- Native name: नीरज सूद
- Born: 22 November 1970 Delhi, India
- Died: 22 June 2010 (aged 39) Lolab Valley, Jammu and Kashmir
- Allegiance: India
- Branch: Indian Army
- Service years: 1992 — 2010
- Rank: Colonel
- Service number: IC-51655
- Unit: 8 Rajputana Rifles
- Commands: 8 Rajputana Rifles 18 Rashtriya Rifles
- Awards: Shaurya Chakra
- Education: Indian Military Academy National Defence Academy

= Neeraj Sood (officer) =

Indian Army colonel (1970–2010)

Neeraj Sood (22 November 1970 – 22 June 2010) was an colonel in the Indian Army. In June 2010, he suffered a fatal gunshot wound during a shootout against armed separatist militants in the Lolab Valley in northern Jammu and Kashmir, and subsequently died of his injuries. On January 25, 2011, Sood was posthumously awarded the Shaurya Chakra.
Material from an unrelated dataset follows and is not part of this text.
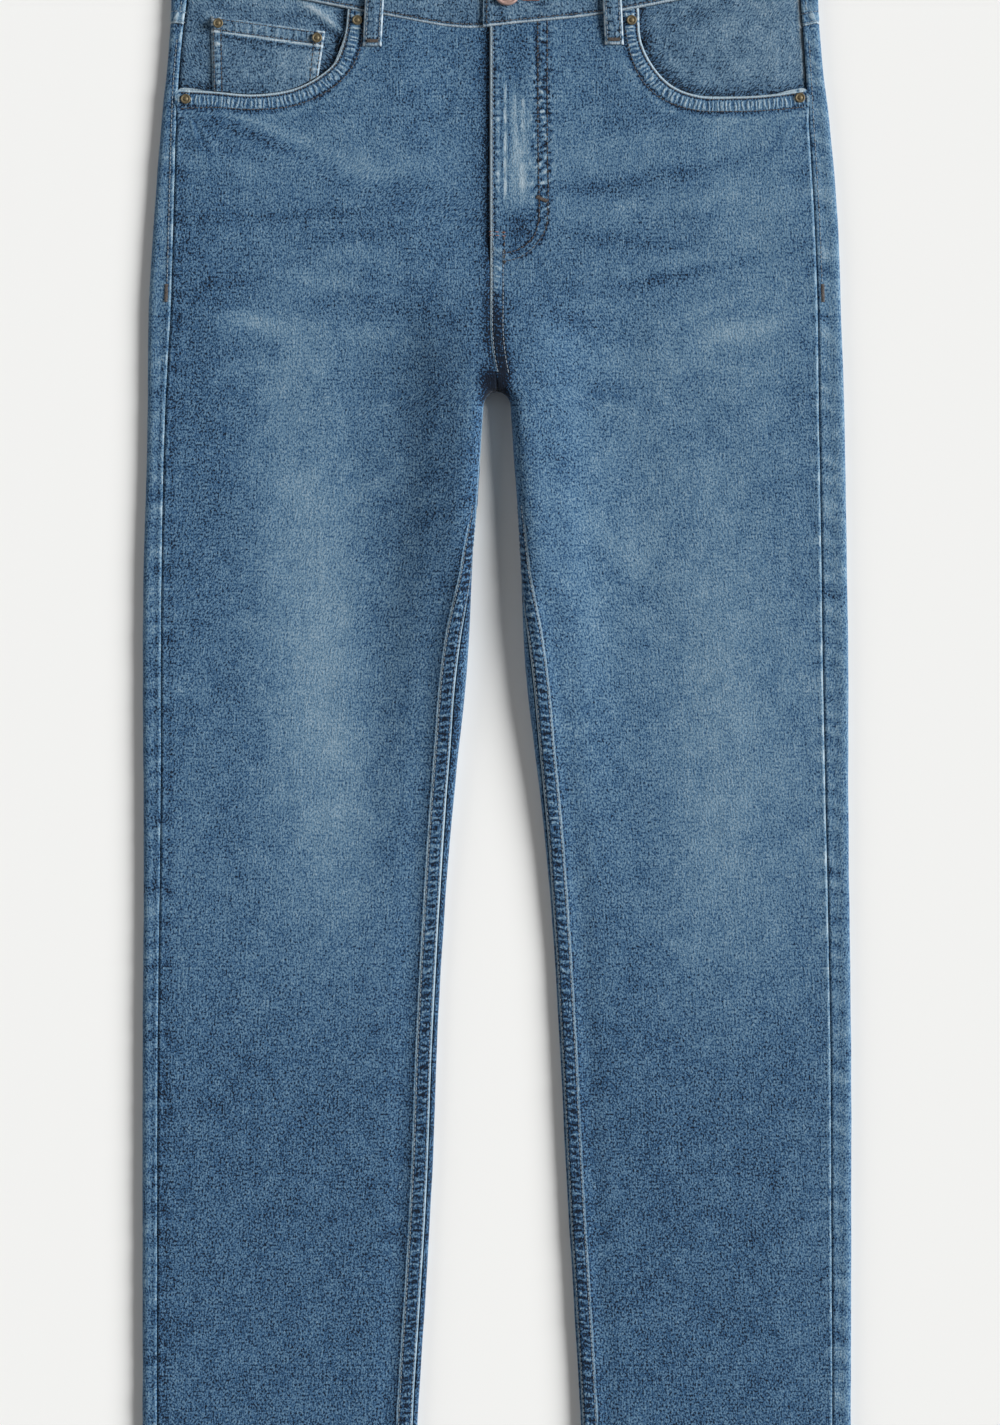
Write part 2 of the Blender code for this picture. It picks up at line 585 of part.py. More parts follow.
def front_loop(name, low_x, high_x, low_y, high_y):
    """A strap sewn down at both ends and a little bowed between them."""
    rows = []
    for part in (0.0, 0.12, 0.3, 0.5, 0.7, 0.88, 1.0):
        x, y = low_x + part * (high_x - low_x), low_y + part * (high_y - low_y)
        bow = LOOP_BOW * ease(0, 0.3, min(part, 1 - part))
        side = LEFT if x > 0 else RIGHT
        base = max(
            top(px, y) + max(overlap(px, y, LAP_UP, 0, side), 0) for px in (x - LOOP_WIDTH / 2, x + LOOP_WIDTH / 2)
        )
        z = base + 2 * GAP + PATCH_WALL + bow
        rows.append([(x - LOOP_WIDTH / 2, y, z), (x, y, z), (x + LOOP_WIDTH / 2, y, z)])
    sheet(f"belt_loop_{name}", rows, PATCH_WALL)


def back_loop(name, x):
    """A strap flat between the waistband and the surface."""
    low, high = back_waist_seam(x) - LOOP_BELOW, back_waist_seam(x) + BAND_HEIGHT - 1
    ys = np.linspace(low, high, 4)
    rows = [[(x + across * LOOP_WIDTH / 2, y, 0.0) for across in (-1, 1)] for y in ys]
    sheet(f"belt_loop_{name}", rows, PATCH_WALL, up=False)


def hem(side):
    """The turned-up end of a leg, all round it."""
    rows = []
    for y in (HEM_Y + HEM_HEIGHT, HEM_Y + HEM_HEIGHT / 2, HEM_Y):
        low, high = abs(outline(side, y, INNER)) + FOLD, abs(outline(side, y, OUTER)) - FOLD
        xs = [side * x for x in np.linspace(low, high, 9)[1:-1]]
        row = [(x, y, top(x, y)) for x in xs]
        row += [on_outer_fold(side, y, FOLD * math.radians(turn)) for turn in FOLD_TURNS[::-1]]
        row += [(x, y, 0.0) for x in xs[::-1]]
        row += [on_inner_fold(side, y, FOLD * math.radians(turn)) for turn in FOLD_TURNS]
        rows.append(row)
    sheet(f"hem_{SIDE_NAMES[side]}", rows, HEM_WALL, ring=True, probe=(0, 1))


for old in list(bpy.data.objects):
    bpy.data.objects.remove(old, do_unlink=True)
JEANS = collection("jeans")

for leg in (RIGHT, LEFT):
    back_panel(leg)
    yoke(leg)
    back_pocket(leg)
    front_panel(leg)
    hem(leg)
waistband()
for loop in FRONT_LOOPS:
    front_loop(*loop)
for loop in BACK_LOOPS:
    back_loop(*loop)
facing_rows = pocket_facing(RIGHT)
pocket_facing(LEFT)
coin_rows = coin_pocket(facing_rows)
bx, by = BUTTON_AT
turned_piece("button", BUTTON, bx, by, top(bx, by) + overlap(bx, by, LAP_UP, 0, LEFT) + 2 * GAP, "metal", 24)
for rivet, x, y in FRONT_RIVETS:
    turned_piece(f"rivet_{rivet}", RIVET, x, y, top(x, y) + 1.5 * GAP, "brass", 14)
for rivet, column, across, down in COIN_RIVETS:
    x, y, z = coin_rows[0][column]
    turned_piece(f"rivet_{rivet}", RIVET, x + across, y - down, z + 2.5 * GAP, "brass", 14)
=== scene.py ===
"""Washed denim jeans with a slim straight leg, laid flat on their back with the front up.

Sizes are in millimetres and the meshes in metres. +X is the wearer's left, +Y runs up to the waist, and +Z
is up from the surface that they lie on. "Dye" is how far the indigo has worn off: 0 is deep blue and 1 is
faded. In places the same value also holds painted shade and painted highlights.
"""

import collections
import math

import bpy
import numpy as np
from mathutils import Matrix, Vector
from mathutils.bvhtree import BVHTree


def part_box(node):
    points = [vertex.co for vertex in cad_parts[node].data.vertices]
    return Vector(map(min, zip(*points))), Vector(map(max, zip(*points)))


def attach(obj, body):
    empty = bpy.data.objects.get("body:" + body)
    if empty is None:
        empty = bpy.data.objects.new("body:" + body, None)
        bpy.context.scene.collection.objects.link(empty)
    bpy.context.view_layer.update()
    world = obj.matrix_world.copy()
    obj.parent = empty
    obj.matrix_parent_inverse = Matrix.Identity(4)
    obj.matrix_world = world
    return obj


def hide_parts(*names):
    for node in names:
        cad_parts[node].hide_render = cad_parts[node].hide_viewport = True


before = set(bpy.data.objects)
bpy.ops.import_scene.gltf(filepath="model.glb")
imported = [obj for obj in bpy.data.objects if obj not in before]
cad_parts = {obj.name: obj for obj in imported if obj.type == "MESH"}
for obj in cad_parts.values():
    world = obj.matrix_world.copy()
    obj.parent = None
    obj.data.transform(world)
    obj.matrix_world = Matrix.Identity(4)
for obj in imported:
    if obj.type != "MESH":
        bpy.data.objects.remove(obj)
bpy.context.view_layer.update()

# Front panels: the upper side of each leg, one layer of washed stretch denim cut from the waistband to the
# hem. Each is felled over the back panel at the inseam and pressed open at the outseam. At the middle the
# wearer's left panel lies over the right one at the fly, and is felled over it down to the crotch.
MM = 0.001
RIGHT, LEFT = -1, 1
SIDE_NAMES = {RIGHT: "right", LEFT: "left"}
WALL, GAP = 1.6, 0.3
FOLD = 3.2
TOP = 2 * FOLD
QUARTER_TURN = math.pi / 2
BAND_HEIGHT, HEM_HEIGHT, HEM_Y = 40.0, 13.0, -566.7
CROTCH_Y = 244.7
FLAT_FROM = (4.0, 22.0)
HIP_RISE, HIP_FROM = 0.8, (235.0, 300.0)
THIGH_RISE, THIGH_FROM, THIGH_TO, THIGH_ACROSS = 9.5, (-140.0, 165.0), (262.0, 330.0), (7.0, 70.0)
UNDER_LIFT, SEAT_FROM, SEAT_ACROSS = 1.5, (250.0, 266.0), (184.0, 200.0)
FLY_EDGE_X, FLY_UNDER_X, FLY_END_Y = -4.7, 5.0, 350.0
FLY_UP, FLY_DOWN, FLY_SPREAD = 0.7, 1.3, (30.0, 66.0)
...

He was the highest-ranking officer to be killed in Kashmir in 2010.

==Early life==
Neeraj Sood was born in Delhi on 22 November 1970 to V.K. Sood, an officer in the Military Engineer Services, and Prabha Sood. His elder brother Pankaj Sood is a government officer in the Indian Administrative Service. Neeraj attended the Indian Military Academy, where he won multiple prizes in track and field events, and graduated on December 22, 1992 as a second lieutenant.

==Military career==
Following his graduation, Neeraj was commissioned in the 8 Rajputana Rifles as a second lieutenant in 1992. He is an alumnus of the National Defence Academy.
 During his military career, he served as an instructor at the Counter-Insurgency and Jungle Warfare School, located in Variengte, Mizoram. He was posted in Jammu and Kashmir for eight years, and was given command of the 18 Rashtriya Rifles. Neeraj's unit was deployed near the Line of Control in Kupwara, a town in Jammu and Kashmir.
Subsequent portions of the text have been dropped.